É certo que Rousseau afirma a moralidade como um atributo em potencial

do indivíduo no estado civil. Graças à virtude moral, o homem é capaz de colocar

os seus interesses comuns acima dos particulares. Mas isso, ele próprio

reconhece, não se dá de imediato ou mesmo espontaneamente. O indivíduo

dominado por paixões estará sempre voltado para suas vontades particulares,

como no estado de natureza. A solução proposta por Rousseau, não é de eliminar

estas paixões, mas sim de colocá-las sobre rígido controle desde a tenra infância

através da educação moral, tornando o indivíduo mais apto a exercer o seu papel

de cidadão. Isso, contudo, nem sempre é o suficiente, necessitando-se para tanto

a força da lei para fazer conformar a vontade à razão.

Não acreditamos que Rousseau defendesse a desnaturalização do

indivíduo – “mudar a natureza humana” – como uma forma do público (o Estado)

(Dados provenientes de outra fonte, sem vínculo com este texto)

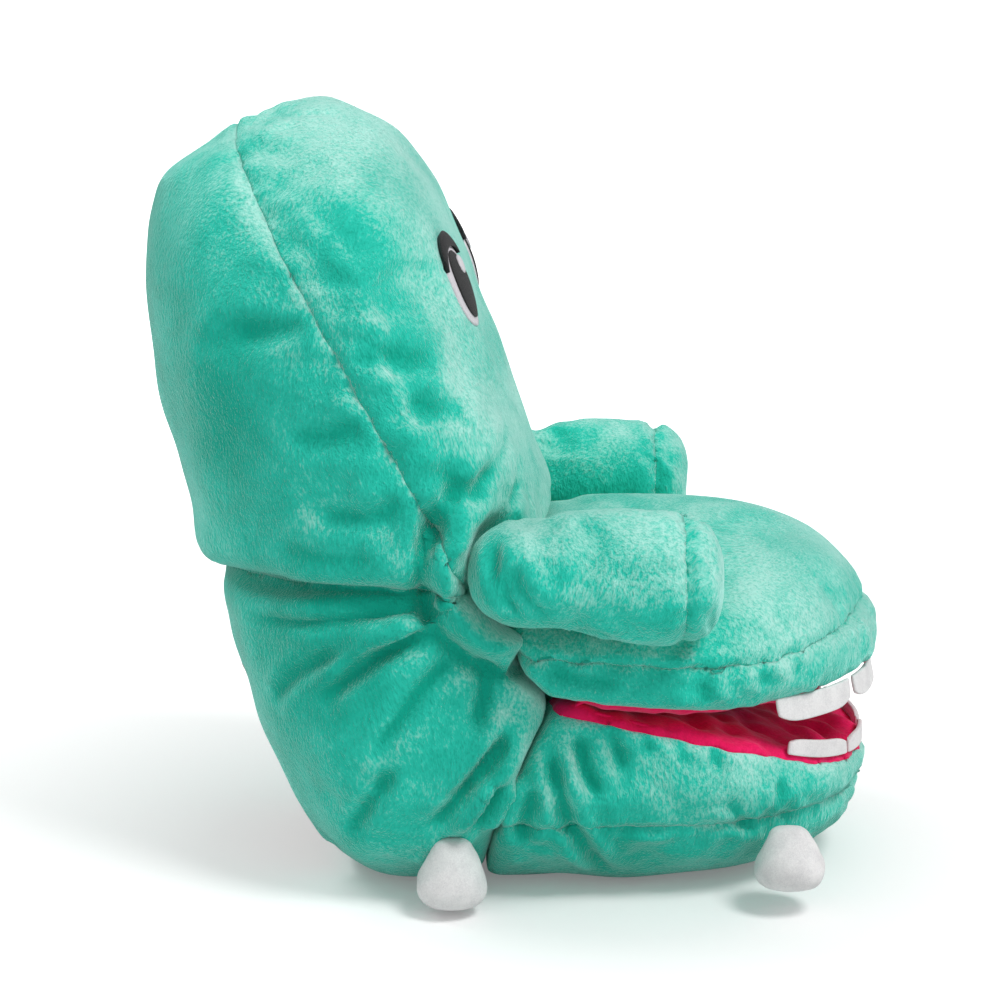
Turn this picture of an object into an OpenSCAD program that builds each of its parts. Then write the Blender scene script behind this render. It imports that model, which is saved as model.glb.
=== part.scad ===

sobrepujar o indivíduo. Talvez o que Rousseau estivesse propondo, na realidade,

fosse uma aproximação, ou um equilíbrio entre o indivíduo e o cidadão. Em outras

palavras, fazer desenvolver nos indivíduos uma consciência socialmente

responsável, tornando-o participativo em questões públicas e, acima de tudo,

moralmente superior para que buscasse sempre o bem comum.